## [DATA FOR THIS EXERCISE]
══════════════════════════════
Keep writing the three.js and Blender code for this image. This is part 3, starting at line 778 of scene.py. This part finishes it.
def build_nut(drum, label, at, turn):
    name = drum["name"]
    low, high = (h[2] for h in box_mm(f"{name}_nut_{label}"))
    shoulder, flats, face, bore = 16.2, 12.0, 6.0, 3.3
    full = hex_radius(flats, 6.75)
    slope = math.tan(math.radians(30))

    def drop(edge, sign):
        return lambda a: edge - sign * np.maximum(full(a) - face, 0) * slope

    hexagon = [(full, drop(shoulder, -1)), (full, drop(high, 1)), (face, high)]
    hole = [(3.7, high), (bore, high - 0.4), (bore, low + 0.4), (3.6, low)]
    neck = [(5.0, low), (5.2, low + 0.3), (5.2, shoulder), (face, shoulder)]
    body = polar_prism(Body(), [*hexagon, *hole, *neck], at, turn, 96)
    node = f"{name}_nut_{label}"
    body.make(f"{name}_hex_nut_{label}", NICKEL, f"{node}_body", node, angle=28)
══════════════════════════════
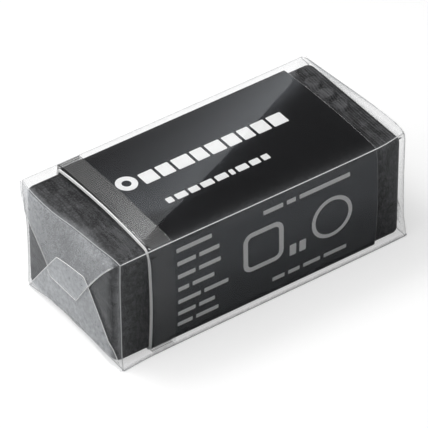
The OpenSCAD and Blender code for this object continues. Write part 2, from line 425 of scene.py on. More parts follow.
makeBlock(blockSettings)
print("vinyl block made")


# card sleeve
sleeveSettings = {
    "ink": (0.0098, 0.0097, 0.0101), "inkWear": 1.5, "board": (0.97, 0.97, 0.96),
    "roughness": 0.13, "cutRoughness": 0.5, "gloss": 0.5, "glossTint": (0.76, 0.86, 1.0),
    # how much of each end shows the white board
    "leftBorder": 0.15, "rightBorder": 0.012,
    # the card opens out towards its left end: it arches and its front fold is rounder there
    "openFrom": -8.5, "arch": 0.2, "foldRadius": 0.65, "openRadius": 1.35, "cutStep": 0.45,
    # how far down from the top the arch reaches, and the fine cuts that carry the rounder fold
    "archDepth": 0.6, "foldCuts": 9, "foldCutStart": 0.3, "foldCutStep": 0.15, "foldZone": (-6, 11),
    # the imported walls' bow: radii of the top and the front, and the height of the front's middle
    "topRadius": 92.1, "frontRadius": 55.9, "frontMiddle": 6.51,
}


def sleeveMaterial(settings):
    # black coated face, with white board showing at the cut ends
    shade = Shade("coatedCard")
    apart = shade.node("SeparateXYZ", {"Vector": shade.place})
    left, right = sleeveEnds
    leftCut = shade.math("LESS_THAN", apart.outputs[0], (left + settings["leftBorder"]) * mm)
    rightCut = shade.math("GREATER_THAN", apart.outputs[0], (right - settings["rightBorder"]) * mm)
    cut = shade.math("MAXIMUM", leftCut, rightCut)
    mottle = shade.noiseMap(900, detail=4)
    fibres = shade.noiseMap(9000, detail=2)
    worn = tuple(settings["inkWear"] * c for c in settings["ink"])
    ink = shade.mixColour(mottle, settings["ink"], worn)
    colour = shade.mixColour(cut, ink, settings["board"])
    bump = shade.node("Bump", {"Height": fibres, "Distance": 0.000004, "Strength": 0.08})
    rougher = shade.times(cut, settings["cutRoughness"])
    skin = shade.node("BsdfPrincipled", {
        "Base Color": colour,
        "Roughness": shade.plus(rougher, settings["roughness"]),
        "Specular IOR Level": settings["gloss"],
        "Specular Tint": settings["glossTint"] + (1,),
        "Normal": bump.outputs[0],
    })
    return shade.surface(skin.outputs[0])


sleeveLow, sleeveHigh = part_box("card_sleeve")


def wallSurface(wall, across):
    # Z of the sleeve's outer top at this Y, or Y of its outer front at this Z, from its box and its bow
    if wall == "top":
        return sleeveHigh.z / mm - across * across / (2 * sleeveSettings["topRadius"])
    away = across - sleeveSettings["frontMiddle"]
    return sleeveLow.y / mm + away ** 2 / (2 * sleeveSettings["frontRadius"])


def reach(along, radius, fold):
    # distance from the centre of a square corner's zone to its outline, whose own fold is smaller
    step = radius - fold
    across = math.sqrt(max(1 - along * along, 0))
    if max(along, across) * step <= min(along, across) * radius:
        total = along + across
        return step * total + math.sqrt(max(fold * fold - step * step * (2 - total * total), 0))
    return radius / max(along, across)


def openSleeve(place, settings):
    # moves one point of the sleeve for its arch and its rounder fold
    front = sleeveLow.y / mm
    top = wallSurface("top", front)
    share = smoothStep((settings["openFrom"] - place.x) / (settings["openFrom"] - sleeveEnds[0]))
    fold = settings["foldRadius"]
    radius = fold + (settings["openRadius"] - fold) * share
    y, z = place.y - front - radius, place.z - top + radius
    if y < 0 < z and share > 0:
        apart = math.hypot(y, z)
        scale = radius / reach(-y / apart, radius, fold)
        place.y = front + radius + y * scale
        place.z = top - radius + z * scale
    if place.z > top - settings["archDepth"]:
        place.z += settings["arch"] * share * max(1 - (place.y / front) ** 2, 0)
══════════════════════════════
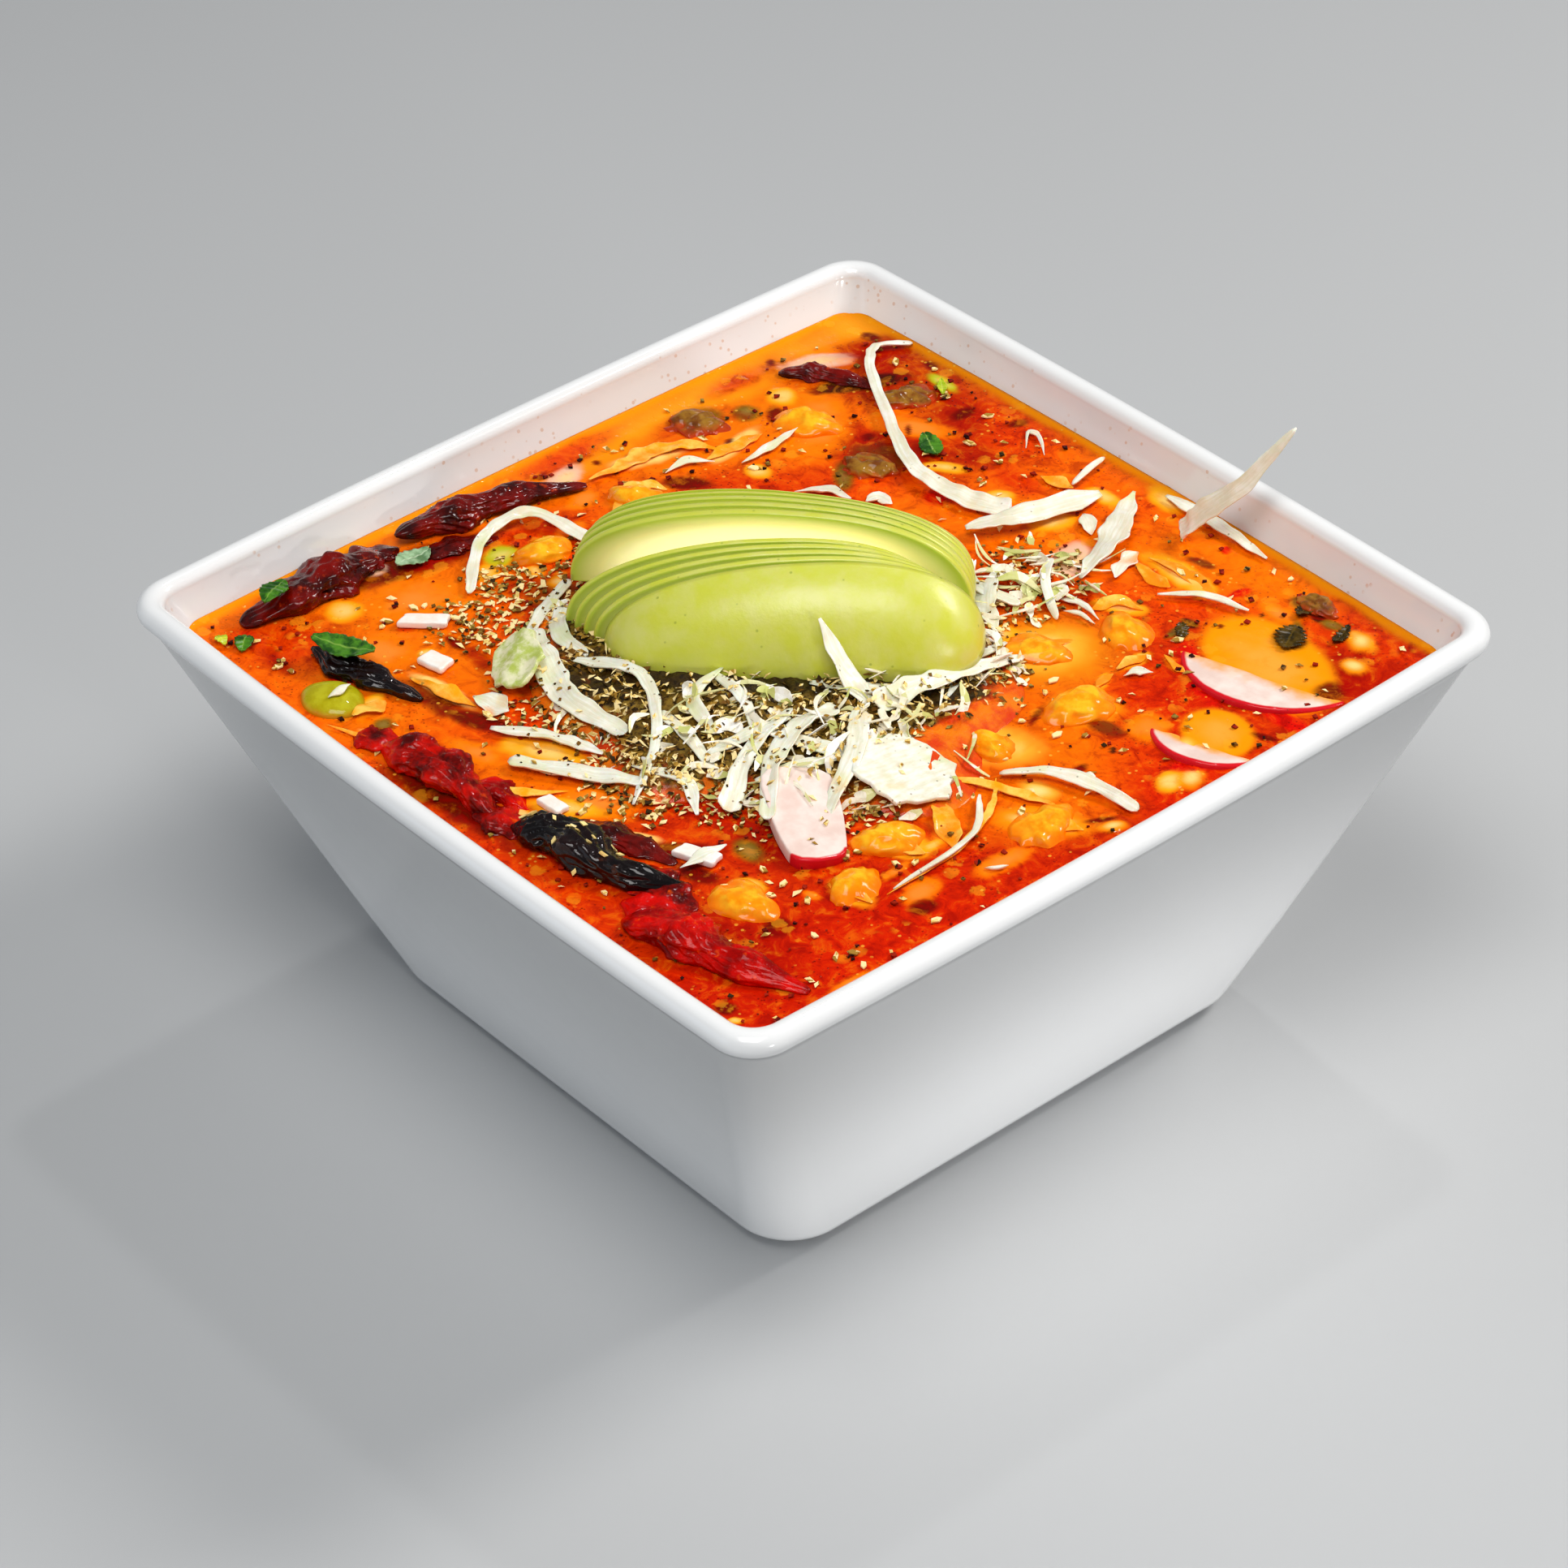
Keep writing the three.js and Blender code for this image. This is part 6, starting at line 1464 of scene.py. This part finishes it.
══════════════════════════════
## [TASK PROMPT]
Repeat exactly the lines from the one that contains "778 of scene.py. This part finishes it." through the one that contains "return lambda a: edge", and only those.

## [TASK RESPONSE]
Keep writing the three.js and Blender code for this image. This is part 3, starting at line 778 of scene.py. This part finishes it.
def build_nut(drum, label, at, turn):
    name = drum["name"]
    low, high = (h[2] for h in box_mm(f"{name}_nut_{label}"))
    shoulder, flats, face, bore = 16.2, 12.0, 6.0, 3.3
    full = hex_radius(flats, 6.75)
    slope = math.tan(math.radians(30))

    def drop(edge, sign):
        return lambda a: edge - sign * np.maximum(full(a) - face, 0) * slope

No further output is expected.